§ **DIRECTIONS**: Reproduce precisely the lines of the listing below, starting with the line that contains "attach(copy, body)" and stopping after the line that contains "bpy.context.scene.collection.objects.link(lamp)"; include nothing else.

§ **EXTRACTED DATA**:
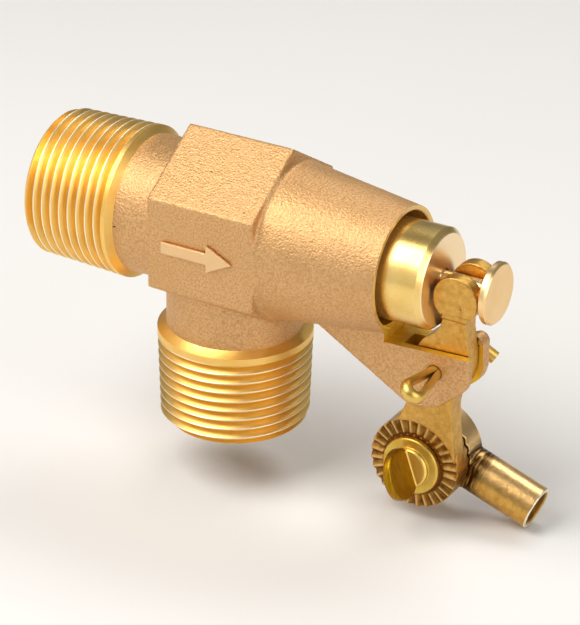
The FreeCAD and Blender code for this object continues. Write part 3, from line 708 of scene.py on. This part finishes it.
def machining():
    """Everything that is cut out of the casting."""
    past = 1.0
    chamfer = MOUTH_EDGE + past
    through = revolved("through", [
        (-past, 0), (-past, BORE_R), (SEAT_WALL_X0, BORE_R), (SEAT_WALL_X0, SEAT_HOLE_R),
        (SEAT_WALL_X1, SEAT_HOLE_R), (SEAT_WALL_X1, BORE_R), (CHAMBER_X1, BORE_R),
        (CHAMBER_X1, GUIDE_R), (MOUTH_X, GUIDE_R), (MOUTH_X, MOUTH_R),
        (BARREL_END_X - MOUTH_EDGE, MOUTH_R), (BARREL_END_X + past, MOUTH_R + chamfer),
        (BARREL_END_X + past, 0),
    ], ON_X, MILLED, 160)
    rise, port_height = OUTLET_BORE_TOP - OUTLET_FACE_Z, 11.0
    port_top = rise + port_height
    outlet = revolved("outlet_bore", [
        (-past, 0), (-past, BORE_R), (rise, BORE_R), (rise, PORT_R), (port_top, PORT_R), (port_top, 0),
    ], UP_OUTLET, MILLED)
    wide, high, deep = 20.0, 14.3, 4.0
    end_face = slab("end_face", [
        (BARREL_END_X, -high), (BARREL_END_X + deep, -high),
        (BARREL_END_X + deep, high), (BARREL_END_X, high),
    ], -wide, wide, MILLED)
    end_x = EAR_END_X + past
    step = slab("step", [
        (FLOOR_X, FLOOR_Z), (end_x, FLOOR_Z + FLOOR_RISE), (end_x, LIP_CUT_Z), (FLOOR_X, LIP_CUT_Z),
    ], NEAR_EAR_Y - past, FAR_EAR_Y + past, MILLED)
    under_ears = -50
    slot = slab("slot", [
        (SLOT_X, under_ears), (end_x, under_ears), (end_x, LIP_CUT_Z), (SLOT_X, LIP_CUT_Z),
    ], -SLOT_Y, SLOT_Y, MILLED)
    on_pin = Matrix(((0, 0, 1, PIVOT_X), (1, 0, 0, 0), (0, 1, 0, PIVOT_Z), (0, 0, 0, 1)))
    half = 8
    pin_hole = revolved("pin_hole", [
        (-half, 0), (-half, PIN_HOLE_R), (half, PIN_HOLE_R), (half, 0),
    ], on_pin, MILLED, 48)
    return through, outlet, end_face, step, slot, pin_hole


def valve_body():
    """The casting with its nipples, cut to shape; the lug is added after the step is cut."""
    body = combine(body_blank(), [flow_arrow()], "UNION")
    nipples = [
        nipple(INLET_THREAD, INLET_LAND, INLET_NECK_R, INLET_CREST, ON_X),
        nipple(OUTLET_THREAD, OUTLET_LAND, OUTLET_NECK_R, OUTLET_CREST, UP_OUTLET),
    ]
    combine(body, nipples, "UNION")
    through, outlet, end_face, step, slot, pin_hole = machining()
    combine(body, [end_face, step], "DIFFERENCE")
    combine(body, [stop_lug()], "UNION")
    combine(body, [through, outlet, slot, pin_hole], "DIFFERENCE")
    shade(body, 32)
    body.name = "body_casting"
    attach(body, "body")
    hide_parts("valve_body")


# ---- Lever, rod arm and thumb screw -----------------------------------------------------

def tumbled(name, node, body, material, voxel=0.2, lumps=0.02):
    """A CAD casting with soft edges and a slightly uneven surface in place of its node."""
    mesh = NODES[node].data.copy()
    mesh.materials.clear()
    mesh.materials.append(material)
    copy = bpy.data.objects.new(name, mesh)
    bpy.context.scene.collection.objects.link(copy)
    cast_skin(copy, voxel, smoothing=3, lumps=lumps)
    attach(copy, body)
    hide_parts(node)


valve_body()
tumbled("lever_casting", "lever", "lever", LEVER)
tumbled("rod_arm_casting", "rod_arm", "rod_arm", SOCKET)
tumbled("thumb_screw_casting", "thumb_screw", "thumb_screw", SCREW,
        voxel=0.14, lumps=0.008)


# ---- Floor, lights and camera -----------------------------------------------------------

def floor():
    """Pale plane just under the lowest point of the valve."""
    half_size, gap = 3.0, 0.5 * MM
    lowest_z = CAD_BOX[0][2]
    mesh = bpy.data.meshes.new("floor")
    grid = bmesh.new()
    bmesh.ops.create_grid(grid, x_segments=8, y_segments=8, size=half_size)
    grid.to_mesh(mesh)
    grid.free()
    mesh.materials.append(pale_floor())
    plane = bpy.data.objects.new("floor", mesh)
    plane.location = (0.05, 0, lowest_z - gap)
    bpy.context.scene.collection.objects.link(plane)


def soft_light(name, azimuth, elevation, distance, size, power, aim, colour=(1, 1, 1)):
    """Rectangular area light, seen from aim at an azimuth (0 is -Y, 90 is +X) and elevation."""
    data = bpy.data.lights.new(name, "AREA")
    data.shape = "RECTANGLE"
    data.size, data.size_y = size
    data.energy = power
    data.color = colour
    lamp = bpy.data.objects.new(name, data)
    turn, rise = math.radians(azimuth), math.radians(elevation)
    away = Vector((math.sin(turn) * math.cos(rise), -math.cos(turn) * math.cos(rise), math.sin(rise)))
    lamp.location = aim + away * distance
    lamp.rotation_euler = away.to_track_quat("Z", "Y").to_euler()
    bpy.context.scene.collection.objects.link(lamp)


def studio():
    """Plain soft lights; the standard view transform keeps the golds from turning pale."""
    bpy.context.scene.view_settings.view_transform = "Standard"
    world = bpy.data.worlds.new("studio")
    world.use_nodes = True
    background = world.node_tree.nodes["Background"]
    background.inputs["Color"].default_value = rgb(1.0, 0.97, 0.92)
    background.inputs["Strength"].default_value = 0.21
    bpy.context.scene.world = world
    aim = Vector((0.055, 0, -0.02))
    # Name, azimuth, elevation, distance, size, power, aim and colour.
    soft_light("key", -35, 55, 0.7, (0.55, 0.45), 4.6, aim, (1.0, 0.97, 0.94))
    soft_light("front", -40, 18, 0.9, (0.8, 0.6), 1.1, aim)
    soft_light("fill", 75, 20, 0.8, (0.5, 0.5), 2.5, aim, (1.0, 0.97, 0.93))
    soft_light("back", 170, 55, 0.8, (0.6, 0.3), 2.4, aim)


def camera():
    """Camera at the photograph's viewing angle."""
    azimuth, elevation, roll = (math.radians(a) for a in (29.904, 27.163, 0.70))
    distance, target = 0.6973, Vector((0.05856, -0.00333, -0.01522))
    along = math.cos(elevation)
    back = Vector((math.sin(azimuth) * along, -math.cos(azimuth) * along, math.sin(elevation)))
    level = Vector((math.cos(azimuth), math.sin(azimuth), 0))
    rise = back.cross(level)
    right = level * math.cos(roll) + rise * math.sin(roll)
    up = rise * math.cos(roll) - level * math.sin(roll)
    data = bpy.data.cameras.new("photo_view")
    data.lens, data.sensor_width = 191.8, 36
    data.clip_start, data.clip_end = 0.01, 20
    eye = bpy.data.objects.new("photo_view", data)
    turned = Matrix((right, up, back)).transposed().to_4x4()
    eye.matrix_world = Matrix.Translation(target + back * distance) @ turned
    bpy.context.scene.collection.objects.link(eye)
    bpy.context.scene.camera = eye


floor()
studio()
camera()
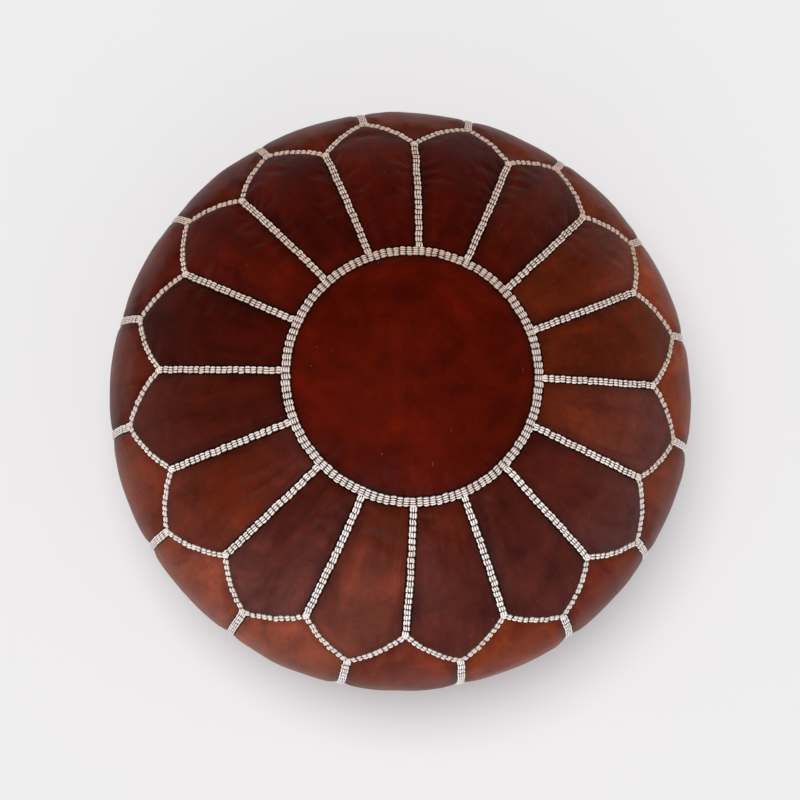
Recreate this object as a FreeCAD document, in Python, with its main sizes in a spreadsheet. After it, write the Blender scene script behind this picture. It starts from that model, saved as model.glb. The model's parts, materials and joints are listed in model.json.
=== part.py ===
"""A round stuffed leather pouf: a cover of sewn hide panels with a zip in its base, a bag and its stuffing.

Frame: millimetres, +Z up, origin on the floor under the middle of the pouf. The zip runs along X.
The cover is a surface of revolution. Every layer, from the stitching down to the stuffing, is the same
profile moved out or in, and the panels are cut from the hide layer by upright prisms.
"""

import FreeCAD
import Part
import math
import os

import Sketcher

PARTS_FOLDER = "parts"
XY_PLANE = "XY_Plane"
XZ_PLANE = "XZ_Plane"
YZ_PLANE = "YZ_Plane"
ORIGIN = FreeCAD.Vector(0, 0, 0)
UP = FreeCAD.Vector(0, 0, 1)

# name, value, what it is. Lengths are in millimetres and angles in degrees; a share has no unit.
SIZES = (
    ("cover_diameter", 530, "widest outside diameter of the hide cover"),
    ("cover_height", 300, "floor to the top of the crown"),
    ("bulge_share", 0.45, "level of the widest part, as a share of the height"),
    ("shoulder_radius", 100, "profile radius between the crown and the widest level"),
    ("flank_radius", 180, "profile radius from the widest level down"),
    ("foot_radius", 52, "profile radius where the side turns under"),
    ("rest_width", 18, "width of the flat band that rests on the floor"),
    ("ramp_width", 12, "width of the slope from that band up to the dished middle"),
    ("dish_depth", 14, "floor to the underside of the dished middle"),
    ("base_seam_reach", 23, "flat band's outer edge to the seam between base and sides"),
    ("hide", 1.8, "thickness of the hide"),
    ("seam_gap", 0.5, "gap between two panels at a seam"),
    ("petal_count", 16, "petals, and side panels, round the cover"),
    ("disc_share", 0.406, "seam round the centre disc, as a share of the cover's radius"),
    ("valley_share", 0.825, "scalloped seam where two petals meet, as a share of the cover's radius"),
    ("peak_share", 0.925, "scalloped seam at a petal's tip, as a share of the cover's radius"),
    ("scallop_share", 0.36, "plan radius of half a petal's tip, as a share of the cover's radius"),
    ("braid_height", 1.8, "how far the stitched braid stands off the hide"),
    ("braid_gap", 0.1, "gap between the braid, or a stitch, and the hide under it"),
    ("ring_braid_width", 9, "width of the braid round the centre disc"),
    ("petal_braid_width", 6.5, "width of the braid between two petals"),
    ("scallop_braid_width", 5.5, "width of the braid along the petals' tips"),
    ("side_braid_width", 6.5, "width of the braid between two side panels"),
    ("side_braid_foot", 6, "floor to the lower end of a side braid"),
    ("braid_end_gap", 0.6, "gap where one braid ends against another"),
    ("bag_gap", 0.4, "gap between the hide and the cotton bag"),
    ("bag_cloth", 0.8, "thickness of the bag's cotton cloth"),
    ("fill_gap", 0.3, "gap between the bag and the stuffing"),
    ("zip_room", 6, "extra room over the dished base for the back of the zip"),
    ("slot_share", 0.85, "length of the slot for the zip, as a share of the dished middle"),
    ("slot_width", 13, "width of the slot for the zip"),
    ("tape_overrun", 10, "how far the tapes run past each end of the slot"),
    ("tape_width", 15, "width of one tape"),
    ("tape_thickness", 0.6, "thickness of the tape"),
    ("tape_gap", 0.1, "gap between the tape and the hide, and in each clamp"),
    ("tape_split", 3.4, "distance between the two tapes' facing edges"),
    ("tooth_pitch", 2.5, "spacing of the teeth on one tape"),
    ("tooth_thickness", 1, "size of a tooth along the zip"),
    ("tooth_height", 2.6, "size of a tooth through the tape"),
    ("tooth_reach", 0.8, "how far a tooth reaches past the middle of the zip"),
    ("tooth_bite", 1.6, "how far a tooth laps over the edge of its tape"),
    ("stop_length", 2.6, "size of a stop along the zip"),
    ("stop_inset", 1.5, "end of the slot to the outer end of a stop"),
    ("stop_gap", 0.5, "gap between a stop and what comes up to it"),
    ("slider_length", 14, "length of the slider"),
    ("slider_nose_width", 11.4, "width of the slider at its divider end"),
    ("slider_tail_width", 9.6, "width of the slider at its closed end"),
    ("slider_plate", 1, "thickness of the slider's two plates"),
    ("slider_flange", 1, "thickness of the slider's side flanges"),
    ("slider_room", 0.3, "gap between the slider and the teeth, and each tape"),
    ("divider_length", 4.5, "length of the divider that parts the teeth"),
    ("divider_width", 2.2, "width of the divider"),
    ("divider_inset", 0.6, "nose of the slider to the divider"),
    ("bail_length", 9, "length of the bail over the slider"),
    ("bail_width", 2.6, "width of the bail"),
    ("bail_thickness", 0.9, "thickness of the bail"),
    ("pull_thickness", 1.4, "thickness of the pull, and diameter of its bar"),
    ("pull_length", 30, "pivot to the tip of the pull"),
    ("pull_eye_width", 3.4, "inside width of the pull's eye"),
    ("pull_arm", 1.3, "width of each arm beside the eye"),
    ("pull_tip_width", 8, "width of the pull at its tip"),
    ("pull_corner", 2, "cut across each corner of the pull's tip"),
    ("pull_hole_diameter", 3.2, "diameter of the hole near the pull's tip"),
    ("pull_hole_inset", 5, "tip of the pull to the middle of its hole"),
    ("pull_room", 0.3, "gap round the pull's bar in the bail, and past the bail in the eye"),
    ("pull_droop", 18, "angle between the base and the pull as it rests"),
    ("thread_diameter", 0.8, "diameter of the thread that sews the zip in"),
    ("stitch_length", 3.2, "length of one of those stitches"),
    ("stitch_pitch", 4.5, "spacing of those stitches"),
    ("stitch_inset", 3, "edge of the slot to the row of stitches"),
)

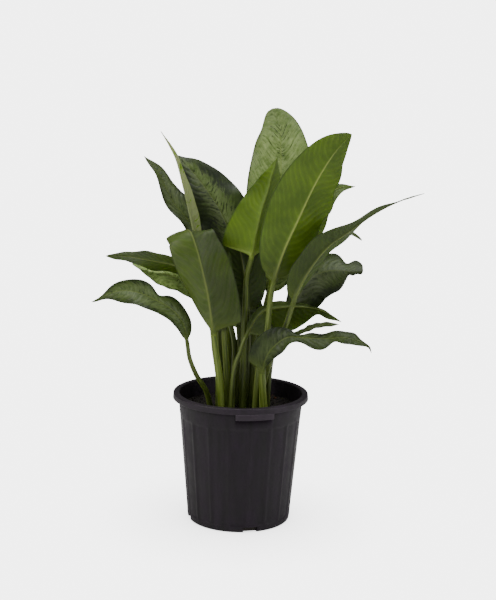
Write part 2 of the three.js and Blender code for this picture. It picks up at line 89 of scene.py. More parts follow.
def putMesh(name, corners, faces, materials, faceMaterials=None, values=None, sharpFrom=50):
    # the last axis of corners and values holds three numbers, and that of faces a face's corners
    mesh = bpy.data.meshes.new(name)
    mesh.vertices.add(corners.size // 3)
    mesh.vertices.foreach_set("co", corners.astype(np.float32).ravel())
    mesh.loops.add(faces.size)
    mesh.loops.foreach_set("vertex_index", faces.astype(np.int32).ravel())
    mesh.polygons.add(faces.size // faces.shape[-1])
    mesh.polygons.foreach_set("loop_start", np.arange(0, faces.size, faces.shape[-1], dtype=np.int32))
    mesh.update(calc_edges=True)
    for material in materials:
        mesh.materials.append(material)
    if faceMaterials is not None:
        mesh.polygons.foreach_set("material_index", faceMaterials.astype(np.int32))
    for key, data in (values or {}).items():
        layer = mesh.attributes.new(key, "FLOAT_VECTOR", "POINT")
        layer.data.foreach_set("vector", data.astype(np.float32).ravel())
    mesh.shade_smooth()
    mesh.set_sharp_from_angle(angle=math.radians(sharpFrom))
    piece = bpy.data.objects.new(name, mesh)
    bpy.context.scene.collection.objects.link(piece)
    return piece


def closeMesh(piece):
    # merges the corners that fall together at poles and seams, and turns the faces outwards
    shape = bmesh.new()
    shape.from_mesh(piece.data)
    bmesh.ops.remove_doubles(shape, verts=shape.verts, dist=0.002 * mm)
    bmesh.ops.recalc_face_normals(shape, faces=shape.faces)
    shape.to_mesh(piece.data)
    shape.free()


def gridFaces(rows, columns):
    # quads between neighbouring rows of a grid whose columns close on themselves
    row, column = np.meshgrid(np.arange(rows - 1), np.arange(columns), indexing="ij")
    after = (column + 1) % columns
    quads = [row * columns + column, row * columns + after]
    quads += [(row + 1) * columns + after, (row + 1) * columns + column]
    return np.stack(quads, axis=-1)


def triples(x, y, z):
    # the three spread over one another's rows and columns, side by side on a new last axis
    return np.stack(np.broadcast_arrays(x, y, z), axis=-1)


def smooth(value, low, high):
    # 0 below low, 1 above high, and 3 t^2 - 2 t^3 between them
    t = np.clip((value - low) / (high - low), 0, 1)
    return t * t * (3 - 2 * t)


def bell(value, width):
    # exp(-(value / width)^2)
    return np.exp(-(value / width) ** 2)


def plainWaves(points, size, count, seed):
    # a sum of sine waves in random directions, with lengths around size, scaled to about -1 to 1
    draw = np.random.default_rng(seed)
    direction = draw.normal(size=(points.shape[-1], count))
    direction /= np.linalg.norm(direction, axis=0)
    pace = 2 * np.pi / (size * draw.uniform(0.6, 1.6, count))
    phase = draw.uniform(0, 2 * np.pi, count)
    return np.sin(points @ (direction * pace) + phase).sum(axis=-1) / math.sqrt(count)


# Leaves

# Each leaf in mm: stalk runs from the soil's surface to the blade, and rib from there to the tip.
# upper is the way that the upper side faces at the blade's start and tip. right and left hold each
# half's width and the powers of its outline towards base and tip, and the place, reach and depth of
# each pinch in the edge, where a depth below 0 lets the edge out. Without left, it is as right.
# fold raises the halves by degrees, curl adds to that at the edge, and wave is the edge's rise,
# waves and start in turns. silver is how silvery the upper side and the underside are, the tone
# how light the halves are painted, their own lightness together with painted light and painted shade
# where a leaf or half is lit or lies in shade, and reach how far the silver reaches, as a share of
# the half's width. ribShows is how much of the midrib's pale line shows, bands how strong the
# underside's side veins are, the base shade how much painted shade darkens the blade's base, and the
# stalk's tone how light the stalk is painted, with painted light and shade in it too. Of fold, curl
# and the tone, two numbers are for the right and the left half.
usual = dict(fold=10, curl=-8, wave=(2, 2, 0), reach=0.9, ribShows=1, bands=1, paintedBaseShade=0)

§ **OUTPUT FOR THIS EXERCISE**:
    attach(copy, body)
    hide_parts(node)


valve_body()
tumbled("lever_casting", "lever", "lever", LEVER)
tumbled("rod_arm_casting", "rod_arm", "rod_arm", SOCKET)
tumbled("thumb_screw_casting", "thumb_screw", "thumb_screw", SCREW,
        voxel=0.14, lumps=0.008)


# ---- Floor, lights and camera -----------------------------------------------------------

def floor():
    """Pale plane just under the lowest point of the valve."""
    half_size, gap = 3.0, 0.5 * MM
    lowest_z = CAD_BOX[0][2]
    mesh = bpy.data.meshes.new("floor")
    grid = bmesh.new()
    bmesh.ops.create_grid(grid, x_segments=8, y_segments=8, size=half_size)
    grid.to_mesh(mesh)
    grid.free()
    mesh.materials.append(pale_floor())
    plane = bpy.data.objects.new("floor", mesh)
    plane.location = (0.05, 0, lowest_z - gap)
    bpy.context.scene.collection.objects.link(plane)


def soft_light(name, azimuth, elevation, distance, size, power, aim, colour=(1, 1, 1)):
    """Rectangular area light, seen from aim at an azimuth (0 is -Y, 90 is +X) and elevation."""
    data = bpy.data.lights.new(name, "AREA")
    data.shape = "RECTANGLE"
    data.size, data.size_y = size
    data.energy = power
    data.color = colour
    lamp = bpy.data.objects.new(name, data)
    turn, rise = math.radians(azimuth), math.radians(elevation)
    away = Vector((math.sin(turn) * math.cos(rise), -math.cos(turn) * math.cos(rise), math.sin(rise)))
    lamp.location = aim + away * distance
    lamp.rotation_euler = away.to_track_quat("Z", "Y").to_euler()
    bpy.context.scene.collection.objects.link(lamp)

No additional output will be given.